On top of that, the global network realities matter. Calls often traverse different carriers, codecs, and fluctuating signal quality. Traditional testing is usually done in clean conditions. Agentic systems depend on understanding intent. A little jitter, packet loss, or compression can shift what the system thinks it heard, and that can change the decision it makes.
The most worrying part is that failures can look smooth. The customer hears a confident voice and assumes the answer is correct. Trust is lost quietly.
What A New Testing Standard Should Look Like
If agentic voice systems are going to sit on the front line of customer experience, testing needs to mature from “script checking” to “resilience.” CIOs should demand four things. It helps to broader thinking for AI, including risk-based approaches to probe for failures you will not find on happy paths.
First, variable input testing in real conditions. Do not just test one phrasing. Test many natural ways of asking for the same thing. Include regional phrasing, different speaking speeds, and multilingual switching. Then stress the environment: background noise, mobile network conditions, call routing differences. The goal is not to cover every sentence. The goal is to prove stability across real world variation.
Second, measure outcomes, not words. Exact prompt matching is a poor-quality gate for agentic systems. Instead, score whether the right thing happened. Did the issue get resolved? Did it escalate correctly? Did it block risky requests?
Third, validate continuously after launch. Agentic systems evolve through model updates, knowledge base changes, and integration shifts. Even a small change in the back end or latency can alter decisions. A one-time pre-launch test isn’t really enough. Run controlled test calls in production, keep scoring, and alert where things go wrong.

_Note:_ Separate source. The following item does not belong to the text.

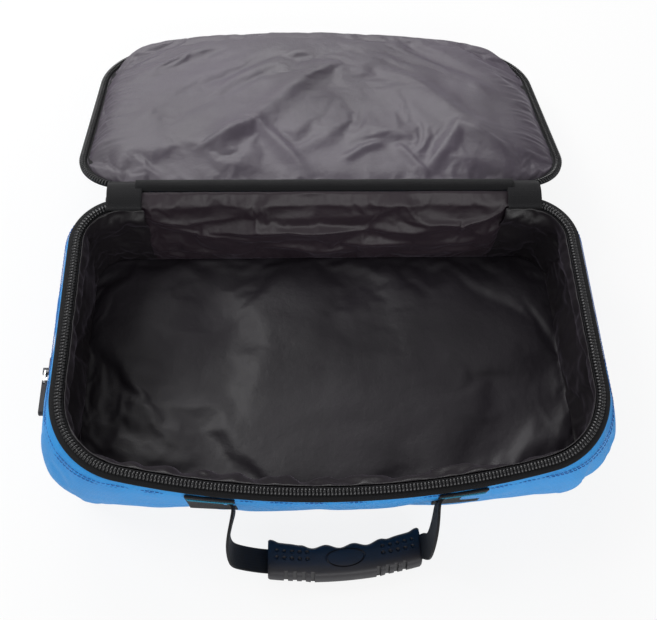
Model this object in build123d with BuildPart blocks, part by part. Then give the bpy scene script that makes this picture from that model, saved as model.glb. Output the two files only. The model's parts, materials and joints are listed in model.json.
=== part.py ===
from build123d import *
import os
from math import asin, atan2, cos, degrees, radians, sin, sqrt

# Ski boot bag: a padded fabric tub with a zip round its rim and a padded lid that falls open behind it.
# +Z is up, the handle is at -Y, the lid's hinge runs along X behind the back wall.
# The origin is on the floor under the middle of the base.

# Plan sizes at three heights: the base, the widest part of the walls and the zipped rim
rim_width = 420.0
rim_length = 259.0
rim_height = 106.0
rim_front_radius = 74.0
rim_back_radius = 42.0
rim_bow = 14.5
belly_bulge = 15.0
belly_height = 50.0
belly_length = 251.0
belly_front_radius = 40.0
belly_bow = 8.0
base_width = 422.0
base_length = 243.0
base_front_radius = 28.0
base_bow = 4.0
back_radius_below = 38.0

# Layers of the tub
shell_thickness = 1.2
foam_thickness = 6.0
lining_thickness = 0.8
layer_gap = 0.2
seam_gap = 0.3
spare_cut = 1.0
base_thickness = 2.0
board_thickness = 2.5
board_margin = 10.0
pad_thickness = 11.0
front_reach = 84.0

# Zip round the rim
tape_thickness = 1.0
tape_overhang = 1.0
tape_inner = 9.2
coil_width = 6.0
coil_height = 2.8
coil_drop = 2.4
zip_end = 158.0
running_gap = 0.4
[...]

Governance: The Difference Between Confidence And Chaos
Agentic voice can absolutely transform customer service across a range of industries but as decision making becomes more dynamic, quality assurance must evolve with it. The stakes are only rising, with Gartner predicting that by 2029, agentic AI will autonomously resolve 80 per cent of common customer service issues without human intervention, driving a 30 per cent reduction in operational costs.
The question is no longer whether your voice system can speak but more so whether you can prove – repeatedly and measurably – that it will do the right thing when it matters.